If I understand Dr. Long correctly, right from the beginning of his Gospel, Mark describes the role of John the Baptizer as one who stepped out of the pages of the Old Testament, into the pages of the New. His role was clearly defined by the history of a community striving to live in relationship with God. He was to prepare the way for God’s anointed, and the new kingdom God’s Son would establish. And the communal history of Israel saw the way of preparing for God’s new kingdom was through repentance.

Thus, according to Mark’s Gospel, the way to prepare for the coming of Jesus the Christ, the Son of God into our midst, and to enter into a new relationship with God, is to repent. But what does it mean to repent? Well, I’ve read many commentaries over the years on the significance of repentance, including several this past week. But I think that Pastor Blair is absolutely right. Sometimes you read something that just captures your attention, and needs to be preached.

And so, I would like to condense and summarize Dr. Long’s commentary.

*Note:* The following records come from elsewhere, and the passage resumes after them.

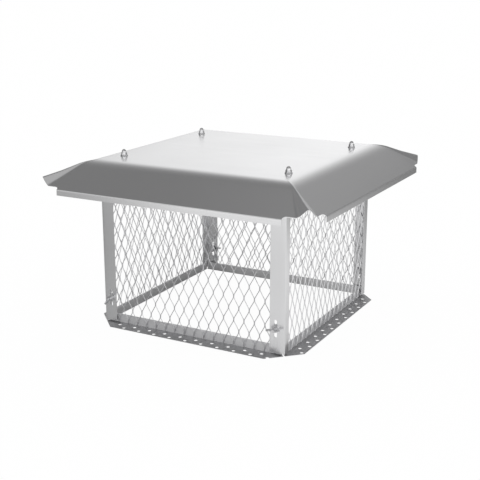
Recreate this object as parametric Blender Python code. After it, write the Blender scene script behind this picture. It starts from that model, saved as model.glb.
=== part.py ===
"""Square stainless chimney cap: a folded lid with pinched corners on four bent posts,
around a cage of expanded metal that stands on perforated base angles."""

from math import acos, asin, atan2, cos, hypot, pi, radians, sin, sqrt

import bmesh
import bpy
from mathutils import Matrix, Vector

# Overall layout, all in metres. The origin is on the ground, in the middle of the cage.
CAGE = 0.432  # across the posts' outer faces, both ways
LID_TOP = 0.357  # top of the lid's flat above the ground
TOUCH = 0.0003  # gap between pieces that bear on each other

# Lid
LID_SHEET = 0.0010
LID_PAST_CAGE = 0.0168  # bend line of the flat outside the posts' faces
LID_SLOPE = radians(31.3)
SLOPE_LENGTH = 0.096  # bend line to rim fold, down the slope
SLOPE_BEND = 0.014  # half of the soft bend between flat and slope
RIM_DROP = 0.0120
RIM_BEND = 0.0016
RIM_PAST_FLAT = 0.0206  # how far the rim runs past the corner of the flat
PINCH_REACH = 0.0995  # corner of the flat to the end of the pinched fold
PINCH_FOOT = radians(30.0)  # where the pinch starts to rise, turned from straight down the slope
FOOT_SOFTNESS = radians(3.0)
CREST_HALF = 0.0030  # half the width of the rounded fold at its end
CREST_SHARE = 0.6  # share of the pinch that the rounded fold may take near the corner
RELIEF_RADIUS = 0.0074  # inner corner between the rim's end and the trimmed edge past it

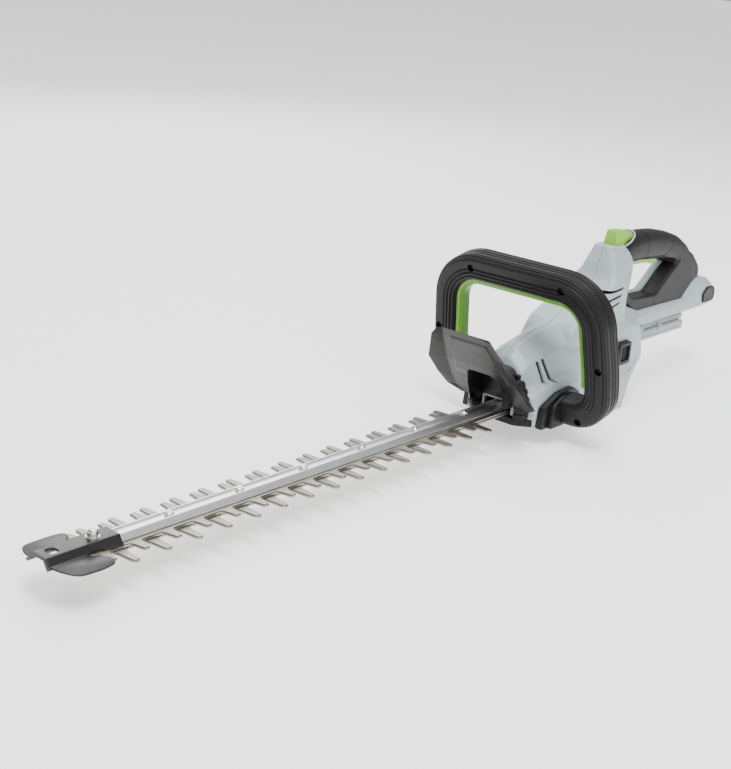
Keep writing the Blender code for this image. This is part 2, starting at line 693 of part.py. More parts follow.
def housing_cutters():
    """The openings through the housing: blade mouth, cover seat, vents and button wells."""
    cutters = [
        box("mouth", (0.59, -0.0205, -0.02), (0.645, 0.0205, 0.0135)),
        box("cover_opening", (0.6075, -0.0435, -0.02), (0.7115, 0.0435, 0.004)),
        box("button_well", (BUTTON_X[0] - BUTTON_SIDE_GAP, -0.0108, BUTTON_WELL_FLOOR), (0.90, 0.0108, 0.30)),
        box("trigger_room", (0.855, -0.0075, 0.135), (0.95, 0.0075, 0.170)),
        box("dock_opening", (0.880, -0.014, 0.05), (0.96, 0.014, 0.080)),
        box("release_well", (RELEASE_X[0] - 0.0006, -0.06, RELEASE_Z[0] - 0.0006),
            (RELEASE_X[1] + 0.0006, -0.040, RELEASE_Z[1] + 0.0006)),
    ]
    for side in (-1, 1):
        for k in range(2):
            x = 0.6405 + 0.0150 * k
            low = box(f"side_vent_{side}_{k}", (x - 0.0026, side * 0.03 - 0.012, 0.0340),
                      (x + 0.0026, side * 0.03 + 0.012, 0.0610))
            cutters.append(low)
        for k in range(3):
            z = 0.1160 - 0.0100 * k
            start = 0.790 + 0.006 * k
            cutters.append(box(f"riser_vent_{side}_{k}", (start, side * 0.03 - 0.012, z - 0.0018),
                               (0.846 - 0.004 * k, side * 0.03 + 0.012, z + 0.0018)))
    return cutters


def make_housing():
    """The two housing halves, split along the tool's middle plane."""
    form, *additions = housing_solids("housing_form", 0.0)
    for addition in additions:
        boolean(form, addition, "UNION")
    cutters = housing_solids("housing_room", WALL) + housing_cutters()
    for name, low_y, high_y in (("housing_left", -0.08, -GAP / 2), ("housing_right", GAP / 2, 0.08)):
        half = box(name, (0.55, low_y, -0.06), (1.15, high_y, 0.22), GREY_PLASTIC)
        boolean(half, form, "INTERSECT")
        for cutter in cutters:
            boolean(half, cutter)


# ---------------------------------------------------------------- front loop
def loop_path():
    """The middle line of the loop handle, right side to left side, as (y, up) points."""
    half = [(LOOP_START_Y, 0.0055), (0.1110, 0.0055), (0.1125, 0.060), (0.1040, 0.1650)]
    corners = half + [(-y, up) for y, up in reversed(half)]
    radii = [0.033, 0.30, 0.050, 0.050, 0.30, 0.033]
    return rounded_path(corners, radii, 7)


def bail_path():
    """The part of the loop's middle line that carries the bail."""
    return [point for point in loop_path() if point[1] > BAIL_END_UP - 0.012 and point[1] > 0.03]


def clipped_band(path, left, right, lowest):
    """A band along a path, its two ends cut level at a height."""
    outline = band(path, left, right)
    return [(y, max(up, lowest)) for y, up in outline]


def make_loop():
    """The loop's two shells, its bail and its screws."""
    whole = plate("loop_form", [band(loop_path(), LOOP_HALF_BAR, LOOP_HALF_BAR)], 0.0, LOOP_DEPTH,
                  LOOP_VIEW)
    bevel(whole, LOOP_ROUND, 2)
    bail_left = LOOP_HALF_BAR + BAIL_INNER_PROUD
    bail_right = -(LOOP_HALF_BAR - BAIL_EMBED)
    path = bail_path()
    room = plate("bail_room", [clipped_band(path, bail_left + 0.004, bail_right + BAIL_TRAVEL + 0.001,
                                            BAIL_END_UP - 0.002)],
                 BAIL_NEAR - GAP, BAIL_FAR + GAP, LOOP_VIEW)
    screws = loop_screw_places()
    split = LOOP_DEPTH / 2
    for name, low, high in (("loop_front_shell", -0.01, split - GAP / 2),
                            ("loop_rear_shell", split + GAP / 2, 0.06)):
        corners = [(-0.15, -0.04), (0.15, -0.04), (0.15, 0.21), (-0.15, 0.21)]
        shell = plate(name, [corners], low, high, LOOP_VIEW, BLACK_PLASTIC)
        boolean(shell, whole, "INTERSECT")
        boolean(shell, room)
        if low < 0:
            for i, (y, up) in enumerate(screws):
                rim = arc((y, up), LOOP_SCREW_RADIUS + 0.0005, 0, 337.5, 16)
                pocket = plate(f"loop_screw_pocket_{i}", [rim], -0.01, LOOP_SCREW_DEPTH[1] + GAP, LOOP_VIEW)
                boolean(shell, pocket)
    for i, (y, up) in enumerate(screws):
        plate(f"loop_screw_{i + 1}", [arc((y, up), LOOP_SCREW_RADIUS, 0, 337.5, 16)],
              *LOOP_SCREW_DEPTH, LOOP_VIEW, DARK_STEEL)
    bail_outline = clipped_band(path, bail_left, bail_right, BAIL_END_UP)
    bail = plate("front_bail", [bail_outline], BAIL_NEAR, BAIL_FAR, LOOP_VIEW, GREEN_PLASTIC)
    pivot = LOOP_VIEW @ Vector((0, BAIL_END_UP, LOOP_DEPTH / 2))
    adopt(bail, make_empty("bail_slide", pivot, FRAME), pivot)


def loop_screw_places():
    """The five screws in the loop's front face, as (y, up) points."""
    stretch = 1 / math.cos(LOOP_TILT)
    return [(0.0647, 0.1612 * stretch), (-0.0647, 0.1612 * stretch), (0.117, 0.0737 * stretch),
            (-0.117, 0.0737 * stretch), (-0.0898, 0.0003)]


def make_brackets():
    """The black blocks that clamp the loop's lower arms to the housing."""
    for name, side in (("loop_bracket_left", -1), ("loop_bracket_right", 1)):
        corners = [(0.612, -0.0125), (0.697, -0.0125), (0.6985, 0.010), (0.688, 0.0225),
                   (0.674, 0.0300), (0.644, 0.0270), (0.615, 0.0140)]
        inner = side * (POD_HALF + GAP)
        outer = side * BRACKET_OUTER
        bracket = plate(name, [corners], min(inner, outer), max(inner, outer), SIDE_VIEW, BLACK_PLASTIC)
        bevel(bracket, 0.0025, 2)


# ---------------------------------------------------------------- hand guard
GUARD_ROWS = [
    # x, z, half width
    (0.5130, 0.1100, 0.0400),
    (0.5380, 0.0650, 0.0630),
    (0.5640, 0.0410, 0.0650),
    (0.5800, 0.0240, 0.0640),
    (0.5880, 0.0150, 0.0520),
]
GUARD_THICKNESS = 0.003
GUARD_ARCH_HALF = 0.024
GUARD_ARCH_SPRING_Z = 0.030


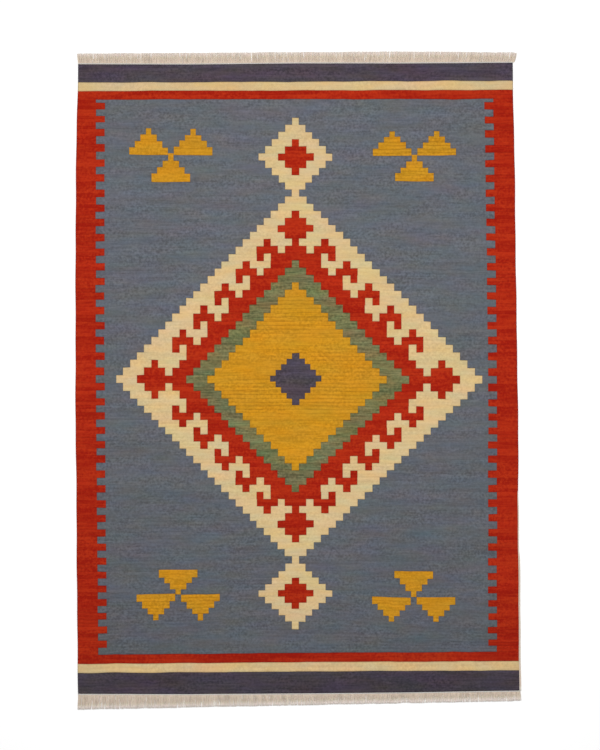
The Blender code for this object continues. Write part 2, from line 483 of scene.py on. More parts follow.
class Chart:
    """Places the chart's weft and warp lines on the rug and colours them."""

    def __init__(self, outline):
        self.outline = outline
        self.steps = np.array([line.step for line in WEFT_LINES])
        self.heights = np.array([line[1:] for line in WEFT_LINES]) * MM

    def inner_weft_y(self, step, x):
        at_columns = [np.interp(step, self.steps, column) for column in self.heights.T]
        return float(np.interp(x - CHART_ZERO.x, WEFT_COLUMNS, at_columns)) + CHART_ZERO.y

    def weft_y(self, step, x):
        """Y of a weft line at one place across the rug."""
        if step < self.steps[0]:
            share = (step - FAR_END) / (self.steps[0] - FAR_END)
            edge = self.outline.far_y(x)
            y = edge + share * (self.inner_weft_y(self.steps[0], x) - edge)
        elif step > self.steps[-1]:
            share = (NEAR_END - step) / (NEAR_END - self.steps[-1])
            edge = self.outline.near_y(x)
            y = edge + share * (self.inner_weft_y(self.steps[-1], x) - edge)
        else:
            y = self.inner_weft_y(step, x)
            share = 1.0
        return y + min(share + END_WAVER, 1.0) * WEFT_WAVER * weft_waver(step, x)

    def selvedges(self, step):
        """X of both selvedges on one weft line."""
        left = self.outline.left_x(self.weft_y(step, self.outline.left_x(0.0)))
        right = self.outline.right_x(self.weft_y(step, self.outline.right_x(0.0)))
        return left, right

    def columns(self, first, last, row, steps=(LEFT_STEP, RIGHT_STEP)):
        """X of both edges of a stretch of columns on one row, both columns included."""
        return self.warp_x(first - 0.5, row, steps), self.warp_x(last + 0.5, row, steps)

    def warp_x(self, column, row, steps):
        x = MIDDLE_COLUMN + column * steps[column > 0.0]
        return x + CHART_ZERO.x + EDGE_JITTER * hashed(column, row, 0.0)

    def strip_spans(self, step):
        """The colours of one strip of weft, from the left selvedge to the right."""
        yarn = next(band.yarn for band in BANDS if band.start <= step < band.end)
        spans = [Span(-BEYOND, BEYOND, yarn)]
        if yarn == "blue":
            for start, end, colour in self.motif_spans(step):
                spans = paint(spans, Span(start, end, colour))
        return merge(spans)

    def motif_spans(self, step):
        """Every motif's stretches on one strip, the lower layers first."""
        row = math.floor(step)
        yield from self.comb_spans(row)
        for centre in END_DIAMOND_ROWS:
            steps = (END_DIAMOND_STEP, END_DIAMOND_STEP)
            yield from self.diamond_spans(row, (centre, 0), END_DIAMOND_ARM, "cream", steps)
            yield from self.diamond_spans(row, (centre, 0), CROSS_ARM, "red")
        if 0 <= row <= MEDALLION_ROWS:
            yield from self.medallion_spans(row)
        for trio in TRIOS:
            pair = trio.pair_base * MM, trio.pair_tip * MM
            lone = trio.lone_base * MM, trio.lone_tip * MM
            yield from self.triangle_spans(step, trio.x * MM - PAIR_SPREAD, *pair)
            yield from self.triangle_spans(step, trio.x * MM + PAIR_SPREAD, *pair)
            yield from self.triangle_spans(step, trio.x * MM, *lone)
        yield from self.centre_spans(step)

    def comb_spans(self, row):
        tooth = FIRST_TOOTH <= row <= LAST_TOOTH and (row - FIRST_TOOTH) % 2 == 0
        reach = TOOTH_REACH if tooth else 0.0
        yield -BEYOND, self.comb_x("left", row) + reach, "red"
        yield self.comb_x("right", row) - reach, BEYOND, "red"

    def comb_x(self, side, row):
        """X of one side band's edge between its teeth, on one row."""
        steps = [comb.step for comb in COMBS]
        places = [getattr(comb, side) * MM for comb in COMBS]
        stray = EDGE_JITTER * hashed(row, *COMB_SEEDS[side])
        return float(np.interp(row, steps, places)) + CHART_ZERO.x + stray

    def diamond_spans(self, row, centre, arm, yarn, *steps):
        """One row of a stepped diamond about the row and column of its centre."""
        centre_row, column = centre
        reach = arm - abs(row - centre_row)
        if reach >= 0:
            yield (*self.columns(column - reach, column + reach, row, *steps), yarn)

    def medallion_spans(self, row):
        rows_in = min(row, MEDALLION_ROWS - row)
        for layer in MEDALLION:
            reach = rows_in - layer.inset
            if reach >= 0:
                yield (*self.columns(-reach, reach, row), layer.yarn)
        for hook in range(HOOKS):
            hook_row = FIRST_HOOK_ROW + hook * HOOK_STRIDE
            column = FIRST_HOOK_COLUMN + hook * HOOK_STRIDE
            for first, last in hook_cells(hook_row - rows_in, column):
                yield (*self.columns(first, last, row), "red")
                yield (*self.columns(-last, -first, row), "red")
        for centre in CROSSES:
            yield from self.diamond_spans(row, centre, CROSS_ARM, "red")

    def triangle_spans(self, step, x, base, tip):
        x += CHART_ZERO.x
        y = self.weft_y(step, x) - CHART_ZERO.y
        height = abs(tip - base)
        rise = (y - base) * math.copysign(1.0, tip - base)
        if 0.0 <= rise < height:
            upper = (rise - TRIANGLE_BASE_ROW) / (height - TRIANGLE_BASE_ROW)
            row = max(math.floor(upper * (TRIANGLE_ROWS - 1)) + 1, 0)
            half = TRIANGLE_POINT + (TRIANGLE_ROWS - 1 - row) * TRIANGLE_STEP
            yield x - half, x + half, "mustard"

    def centre_spans(self, step):
        diamond = CENTRE_DIAMOND
        x = diamond.x * MM + CHART_ZERO.x
        y = self.weft_y(step, x) - CHART_ZERO.y
        rows = 2 * diamond.arm + 1
        share = (diamond.far * MM - y) / ((diamond.far - diamond.near) * MM)
        if 0.0 <= share < 1.0:
            reach = diamond.arm - abs(int(share * rows) - diamond.arm)
            half = (diamond.point + reach * diamond.step) * MM
            yield x - half, x + half, "navy"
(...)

Some people, for instance, think of repentance as something, which just naturally happens to us as we move through the journey of life. We travel along the road, our goals established, our values set, when out of

blue, we crash into a wall of some experience we can’t handle. A loved one dies, or we get rejected by the school of our choice, or we are laid off from work, or we have an illness that nearly takes our life. It happens in one form or another to everyone, and such experiences call for a changing of our goals, a reformation of our values, an alteration of the way we make decisions. And of course, this is a form of repentance.